═════ Information shown

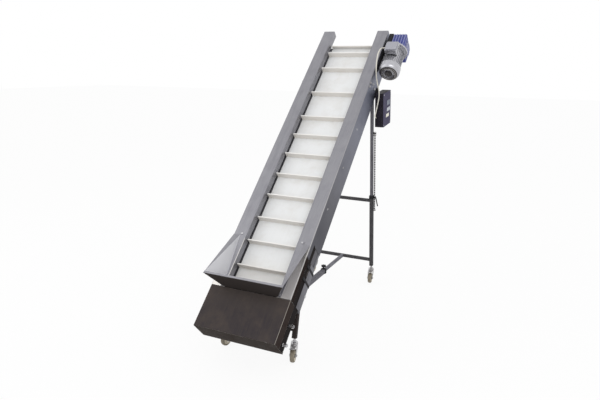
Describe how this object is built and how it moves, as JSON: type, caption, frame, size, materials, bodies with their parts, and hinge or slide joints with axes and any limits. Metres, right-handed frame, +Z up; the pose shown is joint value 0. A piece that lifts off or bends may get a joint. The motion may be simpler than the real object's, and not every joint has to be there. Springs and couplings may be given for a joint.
{
  "type": "mobile incline conveyor",
  "caption": "Mobile incline belt conveyor: cleated white belt between folded rails, feed hopper, side gearmotor and a telescopic castor stand.",
  "frame": {"origin": "on the floor, below the middle of the box round the whole conveyor", "axes": "+Z up; +Y back along the incline, from the boot and hopper towards the discharge end; +X across the belt, towards the gearmotor's side"},
  "size_m": [0.667, 1.8264, 1.8087],
  "materials": {
    "stainless": "brushed",
    "boot_steel": "brushed dark",
    "belt": "matt",
    "frame_tube": "satin",
    "zinc": "zinc plated",
    "black_plastic": "matt",
    "gear_paint": "gloss",
    "motor_alu": "cast and painted silver",
    "box_paint": "satin",
    "cable": "matt",
    "tread": "matt",
    "keys": "satin"
  },
  "bodies": {
    "conveyor": {"rails": "stainless", "boot_sides": "boot_steel", "boot_cover": "boot_steel", "hopper": "stainless", "belt_bed": "stainless", "cross_ties": "frame_tube", "lower_tubes": "frame_tube", "tube_straps": "black_plastic", "belt": "belt", "head_drum": "stainless", "tail_drum": "stainless", "head_bearings": "motor_alu", "take_up_studs": "zinc", "stand_pivots": "zinc", "gearbox": "gear_paint", "torque_arm": "black_plastic", "motor": "motor_alu", "fan_cowl": "motor_alu", "terminal_box": "motor_alu", "motor_cable": "cable", "cable_glands": "black_plastic", "control_box": "box_paint", "control_keys": "keys", "control_bracket": "black_plastic"},
    "inner_posts": {"inner_posts": "frame_tube", "stay_rod": "zinc"},
    "rear_stand": {"rear_frame": "frame_tube", "post_collars": "black_plastic", "rear_stems": "zinc", "brace_inner": "frame_tube"},
    "front_stand": {"front_frame": "frame_tube", "front_stems": "zinc", "brace_outer": "frame_tube", "brace_knob": "black_plastic"},
    "fork_front_left": {"fork_front_left": "zinc", "brake_front_left": "zinc"},
    "wheel_front_left": {"wheel_front_left": "tread"},
    "fork_front_right": {"fork_front_right": "zinc", "brake_front_right": "zinc"},
    "wheel_front_right": {"wheel_front_right": "tread"},
    "fork_rear_left": {"fork_rear_left": "zinc", "brake_rear_left": "zinc"},
    "wheel_rear_left": {"wheel_rear_left": "tread"},
    "fork_rear_right": {"fork_rear_right": "zinc", "brake_rear_right": "zinc"},
    "wheel_rear_right": {"wheel_rear_right": "tread"}
  },
  "joints": [
    {"name": "post_hinge", "type": "hinge", "parent": "conveyor", "child": "inner_posts", "pos_m": [-0.0665, 0.52352, 1.41884], "axis": [1, 0, 0], "range_deg": [-4.2, 4.2]},
    {"name": "post_extension", "type": "slide", "parent": "inner_posts", "child": "rear_stand", "axis": [0, 0.1246, -0.9922], "range_m": [-0.076, 0.076]},
    {"name": "front_leg_hinge", "type": "hinge", "parent": "conveyor", "child": "front_stand", "pos_m": [-0.0665, -0.55844, 0.35416], "axis": [1, 0, 0], "range_deg": [-4.2, 4.2]},
    {"name": "swivel_front_left", "type": "hinge", "parent": "front_stand", "child": "fork_front_left", "pos_m": [-0.271, -0.60816, 0.1], "axis": [0, 0, 1], "continuous": true},
    {"name": "wheel_spin_front_left", "type": "hinge", "parent": "fork_front_left", "child": "wheel_front_left", "pos_m": [-0.27786, -0.64044, 0.0375], "axis": [0.9781, -0.2079, 0], "continuous": true},
    {"name": "swivel_front_right", "type": "hinge", "parent": "front_stand", "child": "fork_front_right", "pos_m": [0.138, -0.60816, 0.1], "axis": [0, 0, 1], "continuous": true},
    {"name": "wheel_spin_front_right", "type": "hinge", "parent": "fork_front_right", "child": "wheel_front_right", "pos_m": [0.14598, -0.64018, 0.0375], "axis": [0.9703, 0.2419, 0], "continuous": true},
    {"name": "swivel_rear_left", "type": "hinge", "parent": "rear_stand", "child": "fork_rear_left", "pos_m": [-0.294, 0.68616, 0.1], "axis": [0, 0, 1], "continuous": true},
    {"name": "wheel_spin_rear_left", "type": "hinge", "parent": "fork_rear_left", "child": "wheel_rear_left", "pos_m": [-0.3042, 0.65477, 0.0375], "axis": [0.9511, -0.309, 0], "continuous": true},
    {"name": "swivel_rear_right", "type": "hinge", "parent": "rear_stand", "child": "fork_rear_right", "pos_m": [0.161, 0.68616, 0.1], "axis": [0, 0, 1], "continuous": true},
    {"name": "wheel_spin_rear_right", "type": "hinge", "parent": "fork_rear_right", "child": "wheel_rear_right", "pos_m": [0.16559, 0.65348, 0.0375], "axis": [0.9903, 0.1392, 0], "continuous": true}
  ],
  "couplings": [
    {"joint": "post_hinge", "follows": "post_extension", "rad_per_m": -0.91704},
    {"joint": "front_leg_hinge", "follows": "post_extension", "rad_per_m": -0.91704}
  ]
}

══════════

Set task: Your task is to repeat the data exactly, with nothing left out.

Output of the task:
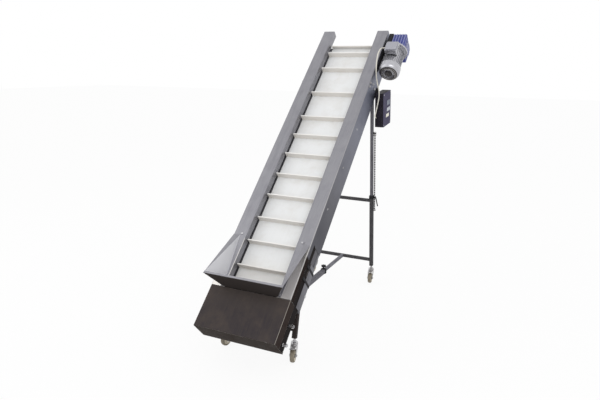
Describe how this object is built and how it moves, as JSON: type, caption, frame, size, materials, bodies with their parts, and hinge or slide joints with axes and any limits. Metres, right-handed frame, +Z up; the pose shown is joint value 0. A piece that lifts off or bends may get a joint. The motion may be simpler than the real object's, and not every joint has to be there. Springs and couplings may be given for a joint.
{
  "type": "mobile incline conveyor",
  "caption": "Mobile incline belt conveyor: cleated white belt between folded rails, feed hopper, side gearmotor and a telescopic castor stand.",
  "frame": {"origin": "on the floor, below the middle of the box round the whole conveyor", "axes": "+Z up; +Y back along the incline, from the boot and hopper towards the discharge end; +X across the belt, towards the gearmotor's side"},
  "size_m": [0.667, 1.8264, 1.8087],
  "materials": {
    "stainless": "brushed",
    "boot_steel": "brushed dark",
    "belt": "matt",
    "frame_tube": "satin",
    "zinc": "zinc plated",
    "black_plastic": "matt",
    "gear_paint": "gloss",
    "motor_alu": "cast and painted silver",
    "box_paint": "satin",
    "cable": "matt",
    "tread": "matt",
    "keys": "satin"
  },
  "bodies": {
    "conveyor": {"rails": "stainless", "boot_sides": "boot_steel", "boot_cover": "boot_steel", "hopper": "stainless", "belt_bed": "stainless", "cross_ties": "frame_tube", "lower_tubes": "frame_tube", "tube_straps": "black_plastic", "belt": "belt", "head_drum": "stainless", "tail_drum": "stainless", "head_bearings": "motor_alu", "take_up_studs": "zinc", "stand_pivots": "zinc", "gearbox": "gear_paint", "torque_arm": "black_plastic", "motor": "motor_alu", "fan_cowl": "motor_alu", "terminal_box": "motor_alu", "motor_cable": "cable", "cable_glands": "black_plastic", "control_box": "box_paint", "control_keys": "keys", "control_bracket": "black_plastic"},
    "inner_posts": {"inner_posts": "frame_tube", "stay_rod": "zinc"},
    "rear_stand": {"rear_frame": "frame_tube", "post_collars": "black_plastic", "rear_stems": "zinc", "brace_inner": "frame_tube"},
    "front_stand": {"front_frame": "frame_tube", "front_stems": "zinc", "brace_outer": "frame_tube", "brace_knob": "black_plastic"},
    "fork_front_left": {"fork_front_left": "zinc", "brake_front_left": "zinc"},
    "wheel_front_left": {"wheel_front_left": "tread"},
    "fork_front_right": {"fork_front_right": "zinc", "brake_front_right": "zinc"},
    "wheel_front_right": {"wheel_front_right": "tread"},
    "fork_rear_left": {"fork_rear_left": "zinc", "brake_rear_left": "zinc"},
    "wheel_rear_left": {"wheel_rear_left": "tread"},
    "fork_rear_right": {"fork_rear_right": "zinc", "brake_rear_right": "zinc"},
    "wheel_rear_right": {"wheel_rear_right": "tread"}
  },
  "joints": [
    {"name": "post_hinge", "type": "hinge", "parent": "conveyor", "child": "inner_posts", "pos_m": [-0.0665, 0.52352, 1.41884], "axis": [1, 0, 0], "range_deg": [-4.2, 4.2]},
    {"name": "post_extension", "type": "slide", "parent": "inner_posts", "child": "rear_stand", "axis": [0, 0.1246, -0.9922], "range_m": [-0.076, 0.076]},
    {"name": "front_leg_hinge", "type": "hinge", "parent": "conveyor", "child": "front_stand", "pos_m": [-0.0665, -0.55844, 0.35416], "axis": [1, 0, 0], "range_deg": [-4.2, 4.2]},
    {"name": "swivel_front_left", "type": "hinge", "parent": "front_stand", "child": "fork_front_left", "pos_m": [-0.271, -0.60816, 0.1], "axis": [0, 0, 1], "continuous": true},
    {"name": "wheel_spin_front_left", "type": "hinge", "parent": "fork_front_left", "child": "wheel_front_left", "pos_m": [-0.27786, -0.64044, 0.0375], "axis": [0.9781, -0.2079, 0], "continuous": true},
    {"name": "swivel_front_right", "type": "hinge", "parent": "front_stand", "child": "fork_front_right", "pos_m": [0.138, -0.60816, 0.1], "axis": [0, 0, 1], "continuous": true},
    {"name": "wheel_spin_front_right", "type": "hinge", "parent": "fork_front_right", "child": "wheel_front_right", "pos_m": [0.14598, -0.64018, 0.0375], "axis": [0.9703, 0.2419, 0], "continuous": true},
    {"name": "swivel_rear_left", "type": "hinge", "parent": "rear_stand", "child": "fork_rear_left", "pos_m": [-0.294, 0.68616, 0.1], "axis": [0, 0, 1], "continuous": true},
    {"name": "wheel_spin_rear_left", "type": "hinge", "parent": "fork_rear_left", "child": "wheel_rear_left", "pos_m": [-0.3042, 0.65477, 0.0375], "axis": [0.9511, -0.309, 0], "continuous": true},
    {"name": "swivel_rear_right", "type": "hinge", "parent": "rear_stand", "child": "fork_rear_right", "pos_m": [0.161, 0.68616, 0.1], "axis": [0, 0, 1], "continuous": true},
    {"name": "wheel_spin_rear_right", "type": "hinge", "parent": "fork_rear_right", "child": "wheel_rear_right", "pos_m": [0.16559, 0.65348, 0.0375], "axis": [0.9903, 0.1392, 0], "continuous": true}
  ],
  "couplings": [
    {"joint": "post_hinge", "follows": "post_extension", "rad_per_m": -0.91704},
    {"joint": "front_leg_hinge", "follows": "post_extension", "rad_per_m": -0.91704}
  ]
}